Mining Towns in Transition : Arctic Legacies

Description

Arctic mining towns are vulnerable to de-industrialization, as most jobs are in a single industry, with long distances to other employers or business opportunities. Other challenges are the legacies of mining that companies leave behind. Research has shown that such legacies can be used for sustaining industrial settlements beyond the end of the industries that supported them. This chapter seeks to understand under what circumstances legacies of mining can contribute to the long-term sustainability of Arctic mining towns in crisis. It explores the history of two Arctic mining towns, Kiruna in Sweden and Schefferville in Canada, and how actors there dealt with the crisis, how they used legacies from the past in this process, and what the outcomes were, after both towns were hit by economic crisis in the 1970s.

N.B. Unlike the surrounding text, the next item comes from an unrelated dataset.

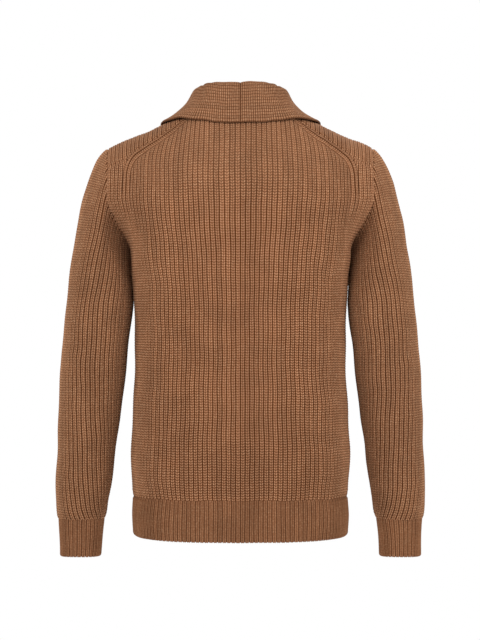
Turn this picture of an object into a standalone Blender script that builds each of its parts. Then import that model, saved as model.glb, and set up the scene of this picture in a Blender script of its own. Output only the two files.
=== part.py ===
"""Shawl collar cardigan in chunky rib knit, filled out on a general figure.

The frame: +Z up, the fronts face -Y, the wearer's left is +X. The origin lies level with the high
shoulder points, in the middle of the neck, where the wearer's shoulders carry the garment.
Sizes are millimetres here, and become metres when a mesh is made.

The body is one smooth surface with two coordinates. "Across" is the distance round from the centre
line, and "up" is the distance along a rib from the split height: below it a rib is upright, above
it the rib bends over the shoulder. Panels are areas of that surface, so neighbours meet exactly.
"""

import math

import bmesh
import bpy
import numpy as np

MM = 0.001
GAP = 0.3                 # between two pieces at a seam
WALL = 2.4                # cloth from its inside to the bottom of the ribs
RIB_RISE = 1.3            # how far a rib stands up from the valleys beside it
PITCH = 7.34              # one rib and its valley

# The body's surface
BACK_RIBS = 32            # from the centre back to the side seam
FRONT_RIBS = 33           # from the centre front to the side seam
SPLIT = -135.0            # height where the ribs begin to bend over the shoulder
UNDERARM = -222.0         # height of the bottom of the armhole
ROUND = 2.5               # power of the rounded body section
TOP_HALF_WIDTH = 225.0    # half width that the section would have above the armhole's bottom
TOP_CURL = 1.3e-6         # how much of the distance across goes round the shoulder blade
ARCH_POWER = 2.2          # power of the curve that bends over the shoulder
RIDGE_Y = 4.0             # the shoulder's ridge lies just behind the origin

HEM_TOP = -604.0
HEM_BOTTOM = -667.0
HEM_SIDE_RISE = 7.5       # the hem is that much higher at the sides
HEM_RISE_POWER = 4        # power of the curve that the hem rises in

TORSO = (                 # height, half width, depth of the back, depth of the front
    (-680.0, 167.0, 103.0, 114.0),
    (-636.0, 169.5, 105.0, 116.0),
    (-604.0, 167.5, 104.0, 116.0),
    (-560.0, 171.0, 107.0, 119.0),
    (-504.0, 169.5, 106.0, 120.0),
    (-447.0, 166.5, 102.0, 120.0),
    (-385.0, 164.0, 99.0, 120.0),
    (-335.0, 165.0, 101.0, 122.0),
    (-280.0, 167.5, 108.0, 124.0),
    (-222.0, 171.0, 114.0, 125.0),
    (-135.0, 171.0, 117.0, 123.0),
)
HALF_WIDTH, BACK_DEPTH, FRONT_DEPTH = 1, 2, 3

RIDGE = (                 # distance from the middle, height of the shoulder's ridge
    (-30.0, 18.0),
    (0.0, 22.0),
    (30.0, 18.0),
    (60.0, 8.0),
    (80.0, -2.0),
    (100.0, -11.0),
    (125.0, -22.3),
    (143.0, -31.3),
    (172.0, -43.2),
    (200.0, -55.2),
    (221.0, -67.2),
    (240.0, -86.0),
)

SHOULDER_SEAM = (         # distance from the middle, height of the seam, which lies on the back
    (79.0, -9.0),
    (96.0, -20.0),
    (115.0, -35.0),
    (142.0, -54.0),
    (171.0, -73.0),
    (187.0, -83.0),
    (207.0, -92.0),
)

# Ribs counted from the middle
ARMHOLE_RIB = 30          # the armhole's upright edge
STRIP_RIB = 24            # the two fashioned ribs, which turn along the shoulder seam
STRIP_WIDTH_RIBS = 2
NECK_RIB = 11             # the shoulder seam's end at the neck
BAND_RIB = 2.5            # the fronts' edge, where the button bands are sewn on
BACK_NECK_HEIGHT = -8.0
BREAK = -262.0            # height where the bands open into the collar

SIDE_BACK, SIDE_FRONT = 1, -1


def follow(table, column, at):
    """A column of a table at any place between its rows, as a smooth curve through them."""
    stations, values = np.array(sorted((row[0], row[column]) for row in table), float).T
    slopes = np.gradient(values, stations)
    at = np.clip(np.asarray(at, float), stations[0], stations[-1])
    row = np.clip(np.searchsorted(stations, at) - 1, 0, len(stations) - 2)
    step = stations[row + 1] - stations[row]
    t = (at - stations[row]) / step
    start = (2 * t**3 - 3 * t**2 + 1) * values[row] + (t**3 - 2 * t**2 + t) * step * slopes[row]
    end = (3 * t**2 - 2 * t**3) * values[row + 1] + (t**3 - t**2) * step * slopes[row + 1]
    return start + end


def smooth(t):
    t = np.clip(t, 0.0, 1.0)
    return t * t * (3 - 2 * t)


def quarter_curve(wide, high, power, count=2001):
    """A quarter of a rounded section: its even share of length, its two coordinates, its length."""
    angle = np.linspace(0, math.pi / 2, count)
    first = np.sin(angle) ** (2 / power)
    second = np.cos(angle) ** (2 / power)
    steps = np.hypot(np.diff(first) * wide, np.diff(second) * high)
    length = np.concatenate([[0.0], np.cumsum(steps)])
    return length / length[-1], first, second, length[-1]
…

By using the concepts of re-use and heritagization we show that the possibilities to sustain Arctic mining towns in crisis by creating new values out of mining legacies, depends on several factors: institutions, perceptions of values, and the momentum embedded in socio-technical systems for mining. Local initiatives for sustaining Arctic mining towns in crisis are discussed.

Référence

Malmgren, Judit, Dag Avango, Curt Persson, Annika E. Nilsson et Thierry Rodon, « Mining Towns in Transition : Arctic Legacies » dans Sverker Sörlin (dir.), Resource Extraction and Arctic communities: The new extractivist paradigm, Cambridge University Press, 2022, p. 229-248.